- [WRITTEN TASK]
Extract the complete data exactly as given.
* BEGIN PROVIDED MATERIAL *
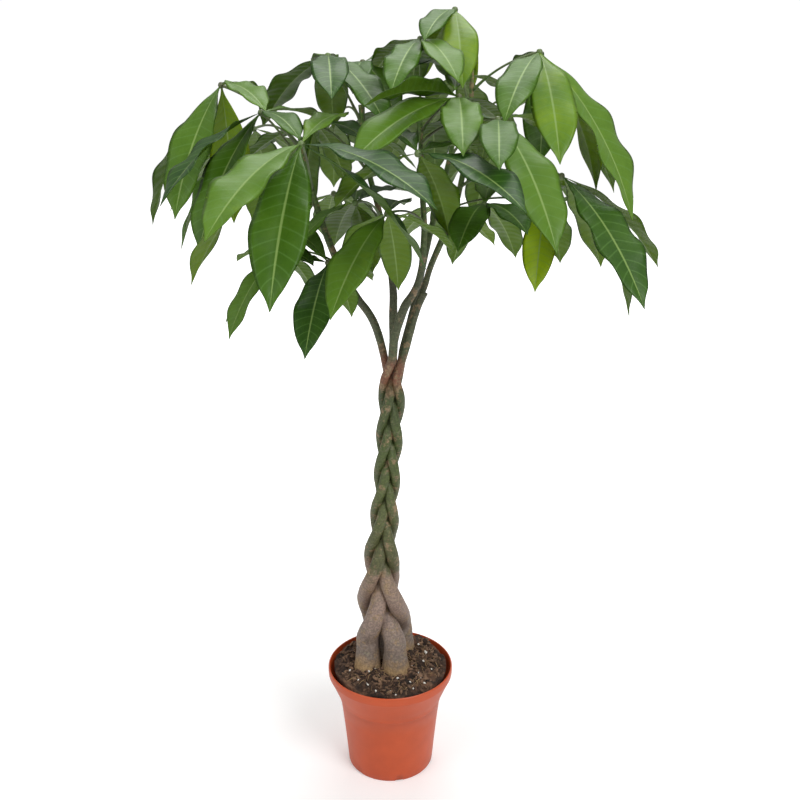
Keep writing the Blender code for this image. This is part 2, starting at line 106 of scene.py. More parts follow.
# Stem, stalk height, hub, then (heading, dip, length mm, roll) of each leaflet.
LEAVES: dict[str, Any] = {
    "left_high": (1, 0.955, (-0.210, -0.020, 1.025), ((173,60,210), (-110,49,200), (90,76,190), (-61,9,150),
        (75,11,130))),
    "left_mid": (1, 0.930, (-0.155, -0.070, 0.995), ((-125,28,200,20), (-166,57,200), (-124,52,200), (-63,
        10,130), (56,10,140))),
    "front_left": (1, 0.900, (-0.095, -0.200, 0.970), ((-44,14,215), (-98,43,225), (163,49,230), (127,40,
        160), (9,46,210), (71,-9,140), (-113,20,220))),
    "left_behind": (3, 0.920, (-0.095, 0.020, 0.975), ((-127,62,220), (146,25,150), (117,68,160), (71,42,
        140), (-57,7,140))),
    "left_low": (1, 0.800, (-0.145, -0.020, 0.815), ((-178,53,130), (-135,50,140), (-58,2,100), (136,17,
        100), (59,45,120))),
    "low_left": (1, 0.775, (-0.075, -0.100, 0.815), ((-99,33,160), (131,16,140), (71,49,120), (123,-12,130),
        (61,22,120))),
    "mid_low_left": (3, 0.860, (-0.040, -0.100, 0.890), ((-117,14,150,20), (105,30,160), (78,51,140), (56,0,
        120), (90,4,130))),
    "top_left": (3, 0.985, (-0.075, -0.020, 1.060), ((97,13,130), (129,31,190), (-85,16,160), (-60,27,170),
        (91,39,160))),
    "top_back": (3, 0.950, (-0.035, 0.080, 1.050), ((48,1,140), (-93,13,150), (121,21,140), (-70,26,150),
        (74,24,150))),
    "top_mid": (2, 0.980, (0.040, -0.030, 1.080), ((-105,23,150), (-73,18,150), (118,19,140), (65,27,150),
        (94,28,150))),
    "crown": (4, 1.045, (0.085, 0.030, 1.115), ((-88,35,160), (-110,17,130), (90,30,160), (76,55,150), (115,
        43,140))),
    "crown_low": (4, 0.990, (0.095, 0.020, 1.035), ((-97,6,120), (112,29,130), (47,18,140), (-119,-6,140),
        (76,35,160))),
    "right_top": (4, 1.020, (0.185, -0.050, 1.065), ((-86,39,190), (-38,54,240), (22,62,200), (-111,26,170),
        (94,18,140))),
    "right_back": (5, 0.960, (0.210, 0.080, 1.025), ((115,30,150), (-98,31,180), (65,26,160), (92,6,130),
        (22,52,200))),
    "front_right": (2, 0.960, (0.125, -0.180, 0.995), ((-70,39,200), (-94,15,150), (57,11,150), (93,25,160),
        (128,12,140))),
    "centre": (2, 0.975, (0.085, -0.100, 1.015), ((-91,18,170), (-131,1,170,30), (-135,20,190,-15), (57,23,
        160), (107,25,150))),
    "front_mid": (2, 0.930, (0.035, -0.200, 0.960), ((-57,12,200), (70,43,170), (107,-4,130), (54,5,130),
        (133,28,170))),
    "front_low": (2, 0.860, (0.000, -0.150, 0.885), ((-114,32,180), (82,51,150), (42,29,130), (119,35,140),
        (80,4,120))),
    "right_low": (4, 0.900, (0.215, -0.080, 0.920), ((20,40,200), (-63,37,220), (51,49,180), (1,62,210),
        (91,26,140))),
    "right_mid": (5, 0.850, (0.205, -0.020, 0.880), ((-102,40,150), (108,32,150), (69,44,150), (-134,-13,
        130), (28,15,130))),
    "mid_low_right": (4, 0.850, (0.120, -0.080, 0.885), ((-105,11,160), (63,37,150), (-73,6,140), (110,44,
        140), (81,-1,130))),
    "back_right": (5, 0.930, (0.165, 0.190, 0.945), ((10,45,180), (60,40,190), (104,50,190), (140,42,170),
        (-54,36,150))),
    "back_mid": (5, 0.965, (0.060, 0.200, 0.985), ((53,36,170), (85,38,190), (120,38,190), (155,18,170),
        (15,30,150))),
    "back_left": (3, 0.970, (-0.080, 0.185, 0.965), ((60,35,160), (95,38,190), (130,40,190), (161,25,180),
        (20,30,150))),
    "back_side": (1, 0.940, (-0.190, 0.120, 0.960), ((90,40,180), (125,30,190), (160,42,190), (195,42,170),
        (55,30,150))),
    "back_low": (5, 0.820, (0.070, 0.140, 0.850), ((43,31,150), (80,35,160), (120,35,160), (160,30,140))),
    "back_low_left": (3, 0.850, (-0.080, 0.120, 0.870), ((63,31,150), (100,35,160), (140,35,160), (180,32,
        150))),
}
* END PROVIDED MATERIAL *
- [TASK RESULT]
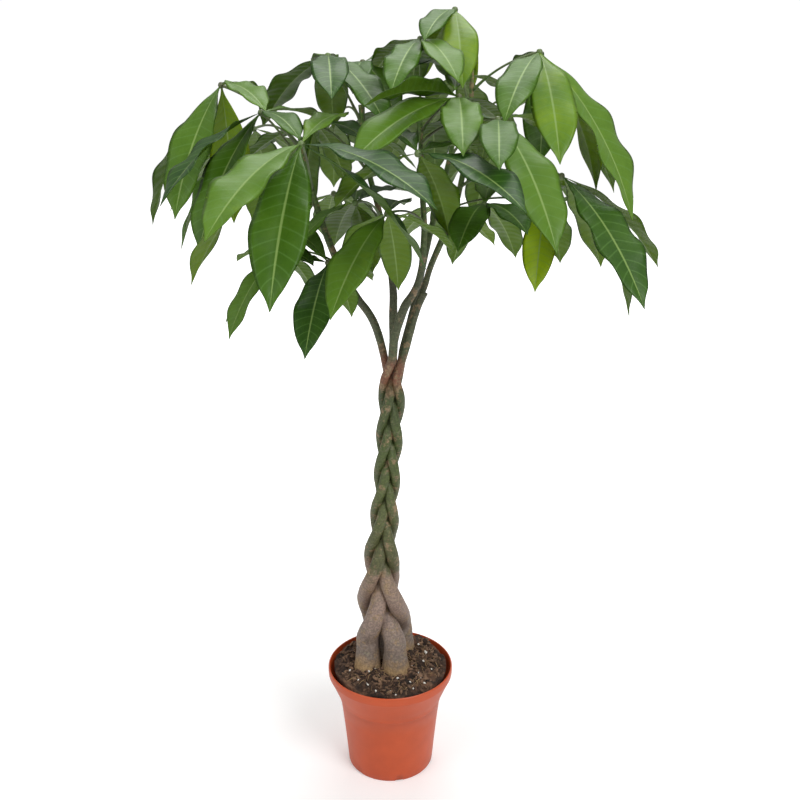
Keep writing the Blender code for this image. This is part 2, starting at line 106 of scene.py. More parts follow.
# Stem, stalk height, hub, then (heading, dip, length mm, roll) of each leaflet.
LEAVES: dict[str, Any] = {
    "left_high": (1, 0.955, (-0.210, -0.020, 1.025), ((173,60,210), (-110,49,200), (90,76,190), (-61,9,150),
        (75,11,130))),
    "left_mid": (1, 0.930, (-0.155, -0.070, 0.995), ((-125,28,200,20), (-166,57,200), (-124,52,200), (-63,
        10,130), (56,10,140))),
    "front_left": (1, 0.900, (-0.095, -0.200, 0.970), ((-44,14,215), (-98,43,225), (163,49,230), (127,40,
        160), (9,46,210), (71,-9,140), (-113,20,220))),
    "left_behind": (3, 0.920, (-0.095, 0.020, 0.975), ((-127,62,220), (146,25,150), (117,68,160), (71,42,
        140), (-57,7,140))),
    "left_low": (1, 0.800, (-0.145, -0.020, 0.815), ((-178,53,130), (-135,50,140), (-58,2,100), (136,17,
        100), (59,45,120))),
    "low_left": (1, 0.775, (-0.075, -0.100, 0.815), ((-99,33,160), (131,16,140), (71,49,120), (123,-12,130),
        (61,22,120))),
    "mid_low_left": (3, 0.860, (-0.040, -0.100, 0.890), ((-117,14,150,20), (105,30,160), (78,51,140), (56,0,
        120), (90,4,130))),
    "top_left": (3, 0.985, (-0.075, -0.020, 1.060), ((97,13,130), (129,31,190), (-85,16,160), (-60,27,170),
        (91,39,160))),
    "top_back": (3, 0.950, (-0.035, 0.080, 1.050), ((48,1,140), (-93,13,150), (121,21,140), (-70,26,150),
        (74,24,150))),
    "top_mid": (2, 0.980, (0.040, -0.030, 1.080), ((-105,23,150), (-73,18,150), (118,19,140), (65,27,150),
        (94,28,150))),
    "crown": (4, 1.045, (0.085, 0.030, 1.115), ((-88,35,160), (-110,17,130), (90,30,160), (76,55,150), (115,
        43,140))),
    "crown_low": (4, 0.990, (0.095, 0.020, 1.035), ((-97,6,120), (112,29,130), (47,18,140), (-119,-6,140),
        (76,35,160))),
    "right_top": (4, 1.020, (0.185, -0.050, 1.065), ((-86,39,190), (-38,54,240), (22,62,200), (-111,26,170),
        (94,18,140))),
    "right_back": (5, 0.960, (0.210, 0.080, 1.025), ((115,30,150), (-98,31,180), (65,26,160), (92,6,130),
        (22,52,200))),
    "front_right": (2, 0.960, (0.125, -0.180, 0.995), ((-70,39,200), (-94,15,150), (57,11,150), (93,25,160),
        (128,12,140))),
    "centre": (2, 0.975, (0.085, -0.100, 1.015), ((-91,18,170), (-131,1,170,30), (-135,20,190,-15), (57,23,
        160), (107,25,150))),
    "front_mid": (2, 0.930, (0.035, -0.200, 0.960), ((-57,12,200), (70,43,170), (107,-4,130), (54,5,130),
        (133,28,170))),
    "front_low": (2, 0.860, (0.000, -0.150, 0.885), ((-114,32,180), (82,51,150), (42,29,130), (119,35,140),
        (80,4,120))),
    "right_low": (4, 0.900, (0.215, -0.080, 0.920), ((20,40,200), (-63,37,220), (51,49,180), (1,62,210),
        (91,26,140))),
    "right_mid": (5, 0.850, (0.205, -0.020, 0.880), ((-102,40,150), (108,32,150), (69,44,150), (-134,-13,
        130), (28,15,130))),
    "mid_low_right": (4, 0.850, (0.120, -0.080, 0.885), ((-105,11,160), (63,37,150), (-73,6,140), (110,44,
        140), (81,-1,130))),
    "back_right": (5, 0.930, (0.165, 0.190, 0.945), ((10,45,180), (60,40,190), (104,50,190), (140,42,170),
        (-54,36,150))),
    "back_mid": (5, 0.965, (0.060, 0.200, 0.985), ((53,36,170), (85,38,190), (120,38,190), (155,18,170),
        (15,30,150))),
    "back_left": (3, 0.970, (-0.080, 0.185, 0.965), ((60,35,160), (95,38,190), (130,40,190), (161,25,180),
        (20,30,150))),
    "back_side": (1, 0.940, (-0.190, 0.120, 0.960), ((90,40,180), (125,30,190), (160,42,190), (195,42,170),
        (55,30,150))),
    "back_low": (5, 0.820, (0.070, 0.140, 0.850), ((43,31,150), (80,35,160), (120,35,160), (160,30,140))),
    "back_low_left": (3, 0.850, (-0.080, 0.120, 0.870), ((63,31,150), (100,35,160), (140,35,160), (180,32,
        150))),
}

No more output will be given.